Every platform team logs requests. The question that actually matters in production is whether the responses are any good, and whether they're getting worse.
Those are different problems, and the second one is harder. Logging tells you what happened. Observability tells you whether what happened was correct. In AI systems, the gap between those two things is where production incidents live.
What Observability Actually Means Here
AI observability, precisely stated, is the capacity to detect changes in output quality and system behavior from external signals, without access to the model's internal state. You can't inspect the model. You can only measure what it produces, how long it takes, what tools it calls, and whether those calls succeed.
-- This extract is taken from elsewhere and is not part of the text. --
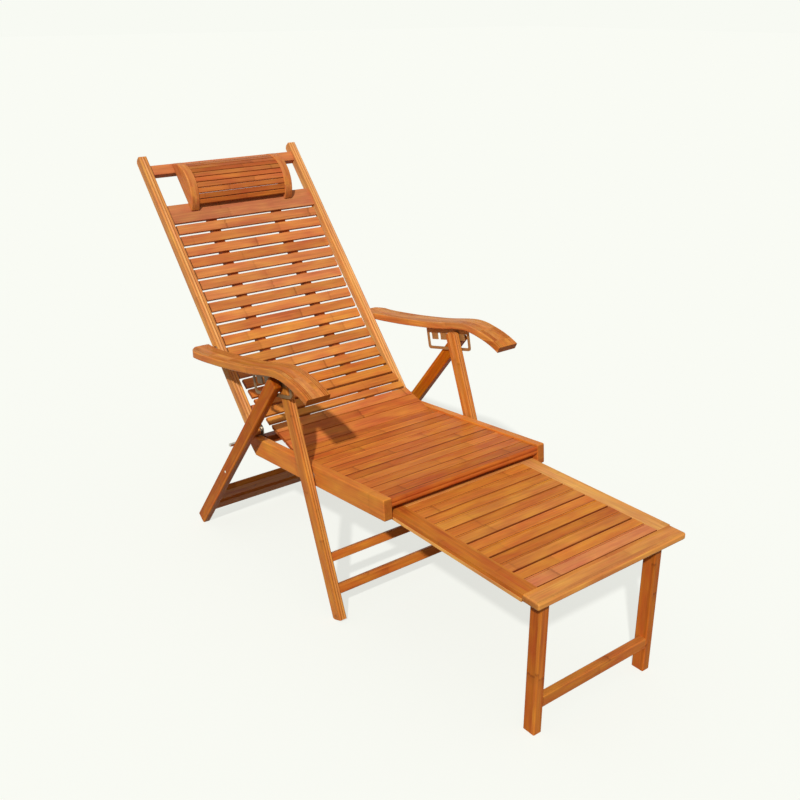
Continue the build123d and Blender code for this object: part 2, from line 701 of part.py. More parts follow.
# ---------------------------------------------------------------- front legs
front_leg_below = leg_end(leg_bolt, front_leg_angle, front_leg_depth)
with BuildPart() as front_leg:
    leg_foot = step_from(leg_bolt, front_leg_angle, -front_leg_below)
    leg_middle = front_leg_inside + front_leg_thickness / 2
    with BuildSketch(end_plane(leg_foot, front_leg_angle, leg_middle)):
        add(ridged_section(front_leg_thickness, front_leg_depth))
    extrude(amount=front_leg_below + apex_above_bolt + front_leg_depth / 2)
    with BuildSketch(side_plane(leg_bolt, front_leg_angle, front_leg_inside)):
        with Locations((apex_above_bolt, 0)):
            Circle(front_leg_depth / 2)
            Rectangle(front_leg_below + apex_above_bolt, front_leg_depth,
                      align=(Align.MAX, Align.CENTER))
    extrude(amount=front_leg_thickness, mode=Mode.INTERSECT)
    add(bolt_hole(leg_bolt, front_leg_inside, leg_bolt_end), mode=Mode.SUBTRACT)
    add(bolt_hole(apex, front_leg_inside + bolt_cover, front_leg_outside), mode=Mode.SUBTRACT)
    split(bisect_by=Plane.XY, keep=Keep.TOP)
save_pair(front_leg.part, "front_leg")

for name, (below, height) in zip(("upper", "lower"), front_stretchers):
    face = front_leg_depth / 2 - stretcher_set_back
    start = step_from(leg_bolt, front_leg_angle, -below - height, face)
    save(cross_board(start, front_leg_angle, height, stretcher_thickness, front_leg_inside,
                     edge_round), f"front_stretcher_{name}")

# The apex bolt is in two halves, one each side of the notched plate.
front_bolt_start = front_leg_inside + bolt_cover + turn_gap
save_both_sides(bolt_shank(apex, front_bolt_start, plate_inside - turn_gap), "apex_bolts_front")

# ---------------------------------------------------------------- rear legs
rear_leg_length = rear_leg_head + leg_end(apex, rear_leg_angle, rear_leg_depth)
rear_bolt_end = rear_leg_outside - bolt_cover
with BuildPart() as rear_leg:
    with BuildSketch(side_plane(apex, -rear_leg_angle, rear_leg_inside)) as rear_leg_side:
        with Locations((-rear_leg_head, 0)):
            Rectangle(rear_leg_length, rear_leg_depth, align=(Align.MIN, Align.CENTER))
        fillet(rear_leg_side.vertices().group_by(Axis.X)[0], rear_leg_corner)
    extrude(amount=rear_leg_thickness)
    fillet(rear_leg.faces().filter_by(Axis.X).edges(), edge_round)
    add(bolt_hole(apex, rear_leg_inside, rear_bolt_end), mode=Mode.SUBTRACT)
    split(bisect_by=Plane.XY, keep=Keep.TOP)
save_pair(rear_leg.part, "rear_leg")

for name, (below, height) in zip(("upper", "lower"), rear_stretchers):
    start = step_from(apex, -rear_leg_angle, below, rear_leg_depth / 2)
    save(cross_board(start, -rear_leg_angle, height, stretcher_thickness, rear_leg_inside,
                     edge_round), f"rear_stretcher_{name}")

rear_bolt_start = plate_inside + plate_thickness + turn_gap
save_both_sides(bolt_shank(apex, rear_bolt_start, rear_bolt_end - turn_gap), "apex_bolts_rear")

# ---------------------------------------------------------------- footrest
# The steel guide rod crosses the footrest's rear end and runs in the rails' grooves.
guide_rod_half = rail_inside + guide_groove_depth - guide_rod_end_gap
with BuildPart() as footrest_rod:
    with BuildSketch(side_plane(guide_rod, 0, -guide_rod_half)):
        Circle(guide_rod_diameter / 2)
    extrude(amount=2 * guide_rod_half)
save(footrest_rod.part, "footrest_rod")

with BuildPart() as rod_bore:
    with BuildSketch(side_plane(guide_rod, 0, -guide_rod_half)):
        Circle(guide_rod_diameter / 2 + bolt_play)
    extrude(amount=2 * guide_rod_half)

front_joint = -footrest_reach + front_board_width
rear_joint = footrest_rear - rear_bar_width


def level_board(start_x, end_x, front, rear, top, thickness, corner):
    """A level board between two X values and two side-view distances, given its top's height."""
    with BuildPart() as board:
        with BuildSketch(side_plane((front, top), 0, start_x)):
            with Locations(((rear - front) / 2, -thickness / 2)):
                RectangleRounded(rear - front, thickness, corner)
        extrude(amount=end_x - start_x)
    return board.part


with BuildPart() as footrest_side:
    add(level_board(slat_half, footrest_half, front_joint, footrest_rear, footrest_top,
                    side_board_thickness, slat_round))
    add(rod_bore.part, mode=Mode.SUBTRACT)
save_pair(footrest_side.part, "footrest_side")

runner_outside = footrest_half + runner_beyond
runner_top = footrest_top - side_board_thickness
save_pair(level_board(runner_outside - runner_width, runner_outside, front_joint, rear_joint,
                      runner_top, runner_thickness, slat_round), "footrest_runner")
save(level_board(-footrest_batten_width / 2, footrest_batten_width / 2, front_joint, rear_joint,
                 runner_top, runner_thickness, slat_round), "footrest_batten")

with BuildPart() as footrest_front_board:
    with BuildSketch(side_plane((-footrest_reach, footrest_top), 0, -footrest_half)) as nose:
        with Locations((front_board_width / 2, -board_thickness / 2)):
            Rectangle(front_board_width, board_thickness)
        fillet(nose.vertices().group_by(Axis.X)[0], front_board_round)
    extrude(amount=2 * footrest_half)
    nose_ends = footrest_front_board.edges().filter_by(Axis.Z).group_by(Axis.Y)[0]
    fillet(nose_ends, front_board_round)
save(footrest_front_board.part, "footrest_front_board")

with BuildPart() as footrest_rear_bar:
    add(level_board(-slat_half, slat_half, rear_joint, footrest_rear, footrest_top,
                    board_thickness, slat_round))
    add(rod_bore.part, mode=Mode.SUBTRACT)
save(footrest_rear_bar.part, "footrest_rear_bar")

foot_run = (rear_joint - front_joint) / footrest_slat_count
foot_joints = [(front_joint + i * foot_run, footrest_top) for i in range(footrest_slat_count + 1)]
save(slat_row(foot_joints, footrest_slat_gap, side_board_thickness, slat_half), "footrest_slats")

# Folding legs on butt hinges under the front board.
foot_leg_y = -footrest_reach + foot_leg_front
foot_leg_rear = foot_leg_y + foot_leg_depth
knuckle = (foot_leg_rear + knuckle_radius, footrest_under - knuckle_radius - turn_gap)
foot_leg_top = footrest_under - leaf_thickness - turn_gap
with BuildPart() as footrest_leg:
    with BuildSketch(Plane.XY):
        with Locations((foot_leg_inside + foot_leg_thickness / 2,
                        foot_leg_y + foot_leg_depth / 2 + y_shift)):
            RectangleRounded(foot_leg_thickness, foot_leg_depth, edge_round)
    extrude(amount=foot_leg_top)
save_pair(footrest_leg.part, "footrest_leg")

save(cross_board((foot_leg_y, foot_bar_bottom), 90, foot_bar_height, foot_bar_thickness,
                 foot_leg_inside, edge_round), "footrest_leg_bar")


def barrel(start, end, radius):
    """A round piece on the hinge's axis between two shares of its width."""
    with BuildPart() as piece:
        with BuildSketch(side_plane(knuckle, 0, foot_leg_inside + start * foot_leg_thickness)):
            Circle(radius)
        extrude(amount=(end - start) * foot_leg_thickness)
    return piece.part


end_gap = turn_gap / foot_leg_thickness
with BuildPart() as leaf_above:
    with BuildSketch(side_plane((knuckle[0], footrest_under), 0, foot_leg_inside)):
        Rectangle(leaf_length, leaf_thickness, align=(Align.MAX, Align.MAX))
    extrude(amount=foot_leg_thickness)
    add(barrel(0, 1, knuckle_radius))
    add(barrel(middle_start - end_gap, middle_end + end_gap, knuckle_radius + turn_gap),
        mode=Mode.SUBTRACT)
    add(barrel(0, 1, hinge_pin_diameter / 2), mode=Mode.SUBTRACT)
save_both_sides(leaf_above.part, "footrest_hinges")
save_both_sides(barrel(0, 1, hinge_pin_diameter / 2), "footrest_hinge_pins")

with BuildPart() as leaf_below:
    with BuildSketch(side_plane(knuckle, 0, foot_leg_inside)):
        with Locations((-knuckle_radius, -turn_gap)):
            Rectangle(leaf_thickness, leaf_length, align=(Align.MIN, Align.MAX))
    extrude(amount=foot_leg_thickness)
    add(barrel(0, middle_start, knuckle_radius + turn_gap), mode=Mode.SUBTRACT)
    add(barrel(middle_end, 1, knuckle_radius + turn_gap), mode=Mode.SUBTRACT)
    add(barrel(middle_start, middle_end, knuckle_radius))
    add(barrel(0, 1, hinge_pin_diameter / 2 + bolt_play), mode=Mode.SUBTRACT)
save_both_sides(leaf_below.part, "footrest_leg_leaves")

for label, point in (("back_pivot", back_pivot), ("arm_pivot", arm_pivot), ("apex", apex),
                     ("leg_bolt", leg_bolt), ("guide_rod", guide_rod), ("knuckle", knuckle)):
    print(label, round(point[0] + y_shift, 3), round(point[1], 3))
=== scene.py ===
import math

import bmesh
import bpy
from mathutils import Matrix, Vector


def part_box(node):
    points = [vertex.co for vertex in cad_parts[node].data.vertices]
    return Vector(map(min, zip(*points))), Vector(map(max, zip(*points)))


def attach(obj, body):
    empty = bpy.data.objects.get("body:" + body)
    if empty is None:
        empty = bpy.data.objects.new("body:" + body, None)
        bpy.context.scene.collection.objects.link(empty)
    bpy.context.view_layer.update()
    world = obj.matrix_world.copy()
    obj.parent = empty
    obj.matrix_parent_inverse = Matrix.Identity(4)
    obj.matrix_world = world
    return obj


# A folding recliner of lacquered bamboo. The frame brings every board, slat and bolt in its real
# shape, and each section below gives one group of them its finish, in the order of assembly.
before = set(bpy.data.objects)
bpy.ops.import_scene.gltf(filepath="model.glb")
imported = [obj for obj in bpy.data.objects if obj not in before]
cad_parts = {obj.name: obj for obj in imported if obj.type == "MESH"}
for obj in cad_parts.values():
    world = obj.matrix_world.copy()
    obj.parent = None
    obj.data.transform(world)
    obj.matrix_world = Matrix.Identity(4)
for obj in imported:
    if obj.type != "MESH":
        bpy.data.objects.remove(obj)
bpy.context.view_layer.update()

# ---------------------------------------------------------------- side rails of the seat
# Two boards of pressed bamboo strips on edge, 22 mm thick, planed, rounded and sprayed with a
# satin lacquer. The canes were steamed brown first, so their tones differ from strip to strip.
SEAT_LEAN = -4.97           # degrees by which the seat's boards rise to the rear


def linear(code):
    """An sRGB hex colour as the linear colour that a shader takes."""
    parts = [int(code[i:i + 2], 16) / 255 for i in (0, 2, 4)]
    return [c / 12.92 if c <= 0.04045 else ((c + 0.055) / 1.055) ** 2.4 for c in parts] + [1]


def add(tree, kind, inputs=(), out=0, **settings):
    """Adds one node with its settings, sets or links its inputs, and gives one of its outputs."""
    node = tree.nodes.new(kind)
    for key, value in settings.items():
        setattr(node, key, value)
    for key, value in inputs.items() if isinstance(inputs, dict) else enumerate(inputs):
        if isinstance(value, bpy.types.NodeSocket):
            tree.links.new(value, node.inputs[key])
        else:
            node.inputs[key].default_value = value
    return node.outputs[out]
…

The instrumentation problem is building a signal stack that catches quality drift and failure modes from those external measurements alone.
That stack has four layers, and they work together.
The Signal Stack
The schema layer is OpenTelemetry's GenAI semantic conventions, which define standard attribute names for AI telemetry: model identifier, input and output token counts, prompt content, completion content, tool calls attempted, tool call outcomes, latency by stage. This is infrastructure-class, not optional tooling. Without a standard schema, every service team instruments differently, aggregation across services becomes a custom engineering project, and the signals you need for incident response don't exist in a queryable form. The conventions are still marked experimental as of this writing, which means the attribute names can change — worth noting before you build dashboards against them, but not a reason to wait.
The quality layer is online sampled LLM-as-judge evaluation. Human review of every production response isn't operationally feasible at scale; a typical agency deployment handling thousands of daily interactions would need a dedicated review team just to keep up. Instead, a sample of production traffic, commonly 3–10%, is routed to a separate model configured as an evaluator. The judge scores responses against defined criteria: faithfulness to source documents, relevance to the query, task completion, safety. The output is a continuous quality signal: not "was this response correct" but "is the distribution of quality scores shifting." A drop in mean faithfulness scores over a 48-hour window is worth investigating. A spike in safety flag rate is worth stopping for.
The deployment gate is a regression test suite that runs before any prompt template change reaches production. The suite is a fixed set of test cases with expected outputs, or more precisely, expected output characteristics, since LLM outputs aren't deterministic. A template change that drops the pass rate below a defined threshold blocks the deploy. This is CI/CD for prompts. It's not exotic; it's the same gate you'd put on any configuration change that affects system behavior at scale.
The version layer is the discipline of treating prompt templates as versioned code. Templates live in source control with changelogs. Every production deployment records which template version was running. When a quality signal degrades, the first question is "what changed," and the answer needs to be in the deployment record, not reconstructed from memory. Rollback means reverting to a prior template version, not guessing what the prompt used to say.
Where the Incidents Actually Are
Most production AI incidents are tool-call failures and runaway loops, not model errors. The instrumentation needs to be built around that.
When an agent calls an external tool, a database query, an API, a document retrieval system, and that tool returns an error, the model may retry, may hallucinate a response, or may enter a loop trying to recover. When the loop detection logic is absent or misconfigured, the agent iterates until it hits a token limit or a timeout, burning latency and sometimes producing a confidently wrong final answer. These failures don't show up as model quality degradation in the judge scores. They show up as elevated tool-call failure rates, anomalous iteration counts, and long-tail latency distributions.
The signal stack has to instrument those specifically: tool call success and failure rates by tool type, loop iteration counts per session, time-to-completion distributions. An agency running an AI assistant for case processing that suddenly shows a 15% tool-call failure rate on its document retrieval integration has an integration problem, not a model problem. The fix is in the integration layer, visible in the tool-call metrics, invisible in the quality scores.
The Conversation You'll Have
A CAIO preparing an AI deployment for a federal benefits system will ask some version of: "How do we know if the system is giving wrong answers?" The answer that lands is: "We sample production responses and score them continuously, we gate every prompt change on a regression suite, and we watch tool-call failure rates because that's where the incidents actually happen."
That framing separates teams that have thought through production operations from teams that have thought through demos.
Okta Concept Mapping
Deploy-gated regression suites map to pre-production policy validation, the practice of testing an access policy change in a staging environment before pushing to production. The analogy holds for the workflow: version the artifact, test before deploy, gate on pass rate, preserve rollback. It breaks on the nature of the test. Access policy validation is deterministic: you can enumerate exactly what access a policy grants or denies. Prompt template regression testing is probabilistic: the same template produces a distribution of outputs, and "passing" means the distribution hasn't shifted past a threshold, not that a specific output is correct. A regression suite that passes at 88% is still failing 12% of the time by design. That's not a bug in the testing approach; it's the nature of the system being tested, and it means the threshold calibration is itself a policy decision that needs to be owned somewhere in the organization.
The logging problem is solved. The quality signal problem is where the operational work is, and the teams that figure it out first will be the ones whose AI deployments survive contact with production.